Monday, 22 Sep 2014

Intervention with a focus on preserving family and community ties

How do we intervene in cases of family neglect and physical violence?

In 2008, we conducted a survey which found that one of the main places of origin of children, teenagers and young people living on the streets in Rio de Janeiro was the Mangueirinha Community, situated in Duque de Caxias. With a population of 8,000 inhabitants, this is considered one of the most violent areas of the Baixada Fluminense.

We have developed our Local Roots Programme (LRP) with a view to changing this situation, bringing together projects from the perspective of psychosocial support, care for children (2-7 years old), empowerment of young people, the generation of income and political advocacy, thus benefiting 175 children and adolescents from 40 families within the community. The activities carried out encourage the strengthening of family and community ties, creating spaces for socialisation, autonomy and the construction of identities, allowing family groups to assert themselves as participatory entities, able to exercise their rights.

Our LRP team undertakes the task of providing psychosocial support to the families, which includes visits and meetings, at the project headquarters or residence, with family members responsible for the children. Another activity are the home visits; these are made in order to understand the context within the family and the surrounding community networks and services. These activities complement intervention from the perspective of strengthening prevention, the protection of family and community ties and the interruption of possible violations of human rights.

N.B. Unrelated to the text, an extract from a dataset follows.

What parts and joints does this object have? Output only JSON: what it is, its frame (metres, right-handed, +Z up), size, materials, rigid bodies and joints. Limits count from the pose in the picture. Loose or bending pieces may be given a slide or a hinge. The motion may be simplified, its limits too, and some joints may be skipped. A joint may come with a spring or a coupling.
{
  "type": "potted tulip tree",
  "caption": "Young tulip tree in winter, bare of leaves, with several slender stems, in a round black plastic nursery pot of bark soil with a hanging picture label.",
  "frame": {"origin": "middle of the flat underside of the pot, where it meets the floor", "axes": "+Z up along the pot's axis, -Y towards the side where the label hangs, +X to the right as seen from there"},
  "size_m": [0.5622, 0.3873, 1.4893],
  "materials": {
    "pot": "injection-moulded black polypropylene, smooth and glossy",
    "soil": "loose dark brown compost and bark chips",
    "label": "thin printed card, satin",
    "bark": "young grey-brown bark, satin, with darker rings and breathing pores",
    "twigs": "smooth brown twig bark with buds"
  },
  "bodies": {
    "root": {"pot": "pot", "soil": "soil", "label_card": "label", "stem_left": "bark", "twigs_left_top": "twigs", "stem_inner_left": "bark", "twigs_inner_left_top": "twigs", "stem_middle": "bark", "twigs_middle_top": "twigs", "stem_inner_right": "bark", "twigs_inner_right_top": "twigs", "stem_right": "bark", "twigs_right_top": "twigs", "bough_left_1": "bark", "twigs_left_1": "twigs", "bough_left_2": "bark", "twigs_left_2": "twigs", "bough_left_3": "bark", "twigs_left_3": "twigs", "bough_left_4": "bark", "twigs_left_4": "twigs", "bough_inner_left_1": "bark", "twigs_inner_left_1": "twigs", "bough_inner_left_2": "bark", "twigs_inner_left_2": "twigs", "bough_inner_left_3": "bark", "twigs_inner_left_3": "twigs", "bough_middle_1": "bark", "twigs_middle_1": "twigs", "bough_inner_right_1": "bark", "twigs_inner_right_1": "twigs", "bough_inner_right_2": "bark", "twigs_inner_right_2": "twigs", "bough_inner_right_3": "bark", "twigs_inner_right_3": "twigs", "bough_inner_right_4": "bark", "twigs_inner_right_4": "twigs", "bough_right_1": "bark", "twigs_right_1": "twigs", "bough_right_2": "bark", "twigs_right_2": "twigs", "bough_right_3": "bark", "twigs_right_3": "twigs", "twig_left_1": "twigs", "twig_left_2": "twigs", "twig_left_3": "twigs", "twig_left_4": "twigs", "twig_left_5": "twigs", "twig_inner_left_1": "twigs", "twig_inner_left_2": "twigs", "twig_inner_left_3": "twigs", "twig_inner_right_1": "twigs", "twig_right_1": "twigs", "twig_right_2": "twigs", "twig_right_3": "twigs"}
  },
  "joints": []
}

We share the methodology of working with families based on systemic thinking, which considers the family a group of people with an interdependent relationship, promoting each family member’s development. Genogram and eco-map software are used to map the supported child’s network of relationships and significant ties. It is understood that these processes can only be carried out in partnership with the family who, together with the technical team, implements a Plan of Action so that the family group may review, expand and improve its relationship dynamics, contributing to positive changes in the lives of all family members.

33-year-old DL, came to LRP in 2011, at the suggestion of another family member. D needed to find a space that could accommodate her three sons: 6-year-old A, 4-year-old JV and 3-year-old PH – bearing in mind that they were not enrolled in any school or child development centre. The LRP team, through its “Imagination Space”* project, received the children with open arms, while guiding D on how to put her children in school.

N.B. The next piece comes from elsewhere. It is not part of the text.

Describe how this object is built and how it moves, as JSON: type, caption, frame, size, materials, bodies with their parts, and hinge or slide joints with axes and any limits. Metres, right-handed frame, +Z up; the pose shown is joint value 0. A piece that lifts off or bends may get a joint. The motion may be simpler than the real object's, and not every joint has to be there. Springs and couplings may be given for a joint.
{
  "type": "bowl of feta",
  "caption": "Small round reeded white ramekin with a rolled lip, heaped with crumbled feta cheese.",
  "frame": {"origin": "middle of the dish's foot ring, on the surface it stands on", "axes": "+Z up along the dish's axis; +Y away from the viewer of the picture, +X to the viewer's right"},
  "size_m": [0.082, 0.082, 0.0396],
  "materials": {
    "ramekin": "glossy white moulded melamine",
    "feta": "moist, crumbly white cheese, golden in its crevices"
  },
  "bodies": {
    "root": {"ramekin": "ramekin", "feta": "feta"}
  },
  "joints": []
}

“My children are very mischievous, but the Imagination Space is helping me. The project is very important” – Mother participating in the project

According to D, her children were very restless and she found it difficult educating them with due care, often using physical violence as a way to correct and educate them. Today, the team has observed that this attitude is gradually being minimised because of the educational activities carried out using the methodology of play between parents and children. This action, based on the strengthening family ties, has also produced changes in the behaviour of other parents.

“My children are very mischievous, but the Imagination Space is helping me. The project is very important and my children are always asking me: “Mum, do we have the project today?” since they go there in the morning and go to school in the afternoon.” D said. She agrees with reports from the professionals involved with the children which note that when they first came to the Imagination Space, they were very introverted during activities and found it difficult to socialise and use materials and toys.

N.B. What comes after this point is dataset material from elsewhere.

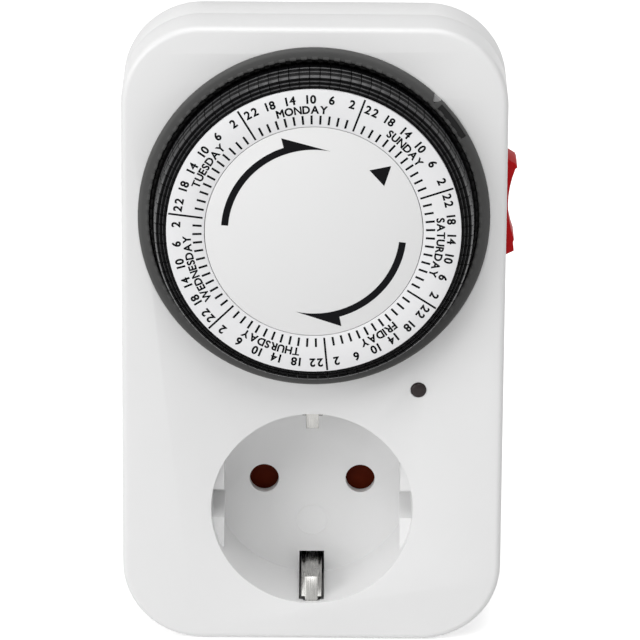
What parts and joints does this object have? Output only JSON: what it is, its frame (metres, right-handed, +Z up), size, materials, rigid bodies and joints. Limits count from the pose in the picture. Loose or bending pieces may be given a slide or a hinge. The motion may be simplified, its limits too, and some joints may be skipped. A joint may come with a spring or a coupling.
{
  "type": "plug-in timer switch",
  "caption": "Plug-in weekly timer switch: earthed socket and plug in one housing, with a segment dial, a side rocker, a shuttered socket and its gear drive.",
  "frame": {"origin": "centre of the plug's end face, between the two pins", "axes": "+Y along the pins into the wall, +Z up the housing, +X to the right seen from the front"},
  "size_m": [0.0761, 0.0804, 0.1247],
  "materials": {
    "front_plastic": "satin moulded",
    "rear_plastic": "satin moulded",
    "bezel_plastic": "satin moulded",
    "wheel_plastic": "satin moulded",
    "label_print": "printed",
    "disc_print": "printed",
    "segment_plastic": "satin moulded",
    "steel": "turned",
    "plated_steel": "zinc plated",
    "copper_winding": "enamelled wire",
    "magnet": "sintered",
    "gear_nylon": "moulded",
    "dark_insulator": "moulded",
    "board": "laminate",
    "brass_strip": "stamped",
    "carrier_nylon": "moulded",
    "nickel": "nickel plated",
    "shutter_plastic": "moulded",
    "rocker_plastic": "moulded",
    "lens": "polished",
    "lamp_glass": "clear",
    "resistor": "lacquered",
    "wire_jacket": "extruded"
  },
  "bodies": {
    "housing": {"front_housing": "front_plastic", "rear_housing": "rear_plastic", "dial_bezel": "bezel_plastic", "centre_disc": "disc_print", "dial_axle": "steel", "dial_spring": "steel", "dial_clip": "steel", "gear_plate": "plated_steel", "plate_screws": "steel", "motor_can": "plated_steel", "motor_cover": "plated_steel", "motor_coil": "copper_winding", "idler_axle": "steel", "switch_base": "dark_insulator", "switch_insulator": "board", "lever_pin": "steel", "live_bar": "brass_strip", "load_bar": "brass_strip", "neutral_bar": "brass_strip", "live_sleeve": "brass_strip", "neutral_sleeve": "brass_strip", "contact_carrier": "carrier_nylon", "plug_pin_live": "nickel", "plug_pin_neutral": "nickel", "earth_strap": "nickel", "shutter_spring": "steel", "shutter_clip": "steel", "rocker_frame": "dark_insulator", "indicator_lens": "lens", "lamp": "lamp_glass", "lamp_resistor": "resistor", "lamp_lead": "wire_jacket", "motor_leads": "wire_jacket", "housing_screws": "steel"},
    "dial": {"dial_wheel": "wheel_plastic", "label_ring": "label_print"},
    "segments_1": {"segments_1": "segment_plastic"},
    "segments_2": {"segments_2": "segment_plastic"},
    "segments_3": {"segments_3": "segment_plastic"},
    "segments_4": {"segments_4": "segment_plastic"},
    "segments_5": {"segments_5": "segment_plastic"},
    "segments_6": {"segments_6": "segment_plastic"},
    "segments_7": {"segments_7": "segment_plastic"},
    "segments_8": {"segments_8": "segment_plastic"},
    "rotor": {"motor_rotor": "magnet"},
    "idler": {"idler_gear": "gear_nylon"},
    "lever": {"switch_lever": "gear_nylon"},
    "contact": {"contact_arm": "brass_strip"},
    "shutter": {"shutter": "shutter_plastic"},
    "rocker": {"rocker": "rocker_plastic"}
  },
  "joints": [
    {"name": "dial_spin", "type": "hinge", "parent": "housing", "child": "dial", "pos_m": [0, -0.0518, 0.0598], "axis": [0, 1, 0], "continuous": true},
    {"name": "idler_spin", "type": "hinge", "parent": "housing", "child": "idler", "pos_m": [-0.0203, -0.0436, 0.05241], "axis": [0, 1, 0], "continuous": true},
    {"name": "rotor_spin", "type": "hinge", "parent": "housing", "child": "rotor", "pos_m": [-0.00904, -0.0436, 0.05891], "axis": [0, 1, 0], "continuous": true},
    {"name": "segments_1_push", "type": "slide", "parent": "dial", "child": "segments_1", "axis": [0, 1, 0], "range_m": [0, 0.002]},
    {"name": "segments_2_push", "type": "slide", "parent": "dial", "child": "segments_2", "axis": [0, 1, 0], "range_m": [0, 0.002]},
    {"name": "segments_3_push", "type": "slide", "parent": "dial", "child": "segments_3", "axis": [0, 1, 0], "range_m": [0, 0.002]},
    {"name": "segments_4_push", "type": "slide", "parent": "dial", "child": "segments_4", "axis": [0, 1, 0], "range_m": [0, 0.002]},
    {"name": "segments_5_push", "type": "slide", "parent": "dial", "child": "segments_5", "axis": [0, 1, 0], "range_m": [0, 0.002]},
    {"name": "segments_6_push", "type": "slide", "parent": "dial", "child": "segments_6", "axis": [0, 1, 0], "range_m": [0, 0.002]},
    {"name": "segments_7_push", "type": "slide", "parent": "dial", "child": "segments_7", "axis": [0, 1, 0], "range_m": [0, 0.002]},
    {"name": "segments_8_push", "type": "slide", "parent": "dial", "child": "segments_8", "axis": [0, 1, 0], "range_m": [0, 0.002]},
    {"name": "lever_tilt", "type": "hinge", "parent": "housing", "child": "lever", "pos_m": [0.01997, -0.0435, 0.03232], "axis": [-1, 0, 0], "range_deg": [0, 11], "stiffness_Nm_per_rad": 0.01, "springref_deg": -5.73},
    {"name": "contact_tilt", "type": "hinge", "parent": "housing", "child": "contact", "pos_m": [0.01997, -0.0246, 0.02932], "axis": [1, 0, 0], "range_deg": [0, 6]},
    {"name": "shutter_turn", "type": "hinge", "parent": "housing", "child": "shutter", "pos_m": [0, -0.0313, 0], "axis": [0, 1, 0], "range_deg": [0, 45], "stiffness_Nm_per_rad": 0.002, "springref_deg": -17.19, "deforming": ["shutter_spring"]},
    {"name": "rocker_tilt", "type": "hinge", "parent": "housing", "child": "rocker", "pos_m": [0.0338, -0.0417, 0.0602], "axis": [0, -1, 0], "range_deg": [0, 7]}
  ],
  "couplings": [
    {"joint": "idler_spin", "follows": "dial_spin", "ratio": -5},
    {"joint": "rotor_spin", "follows": "dial_spin", "ratio": 16.667},
    {"joint": "contact_tilt", "follows": "lever_tilt", "ratio": 0.54546}
  ]
}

Through the mediation of teachers and the monitoring of the family, the children showed a significant improvement in terms of their participation in the proposals put forward and their interaction with other adults and children.

For Rose Magalhães, “Imagination Space” teacher and coordinator, “co-existence with other children contributes to a continuous process of early childhood development, expanding the possibilities for a new view of the world.”

Using this community-based action, we aim to demonstrate that intervention at an early age in violent urban communities can contribute to a process of relationship transformation. Our goal is to encourage community participation in the pursuit of key public services and the dissemination of values that promote quality of life. LRP’s relations with the public authorities are on-going and, through its projects, provide dissemination of good practice to government stakeholders.

*The “Imagination Space” carries out play and recreational activities with children aged 2-7 at the programme headquarters. Its actions encourage discovery, creativity and the construction of the child’s autonomy, by using different types of language (conversation rounds, storytelling, music, games and jokes), thus contributing to a healthier family and community life.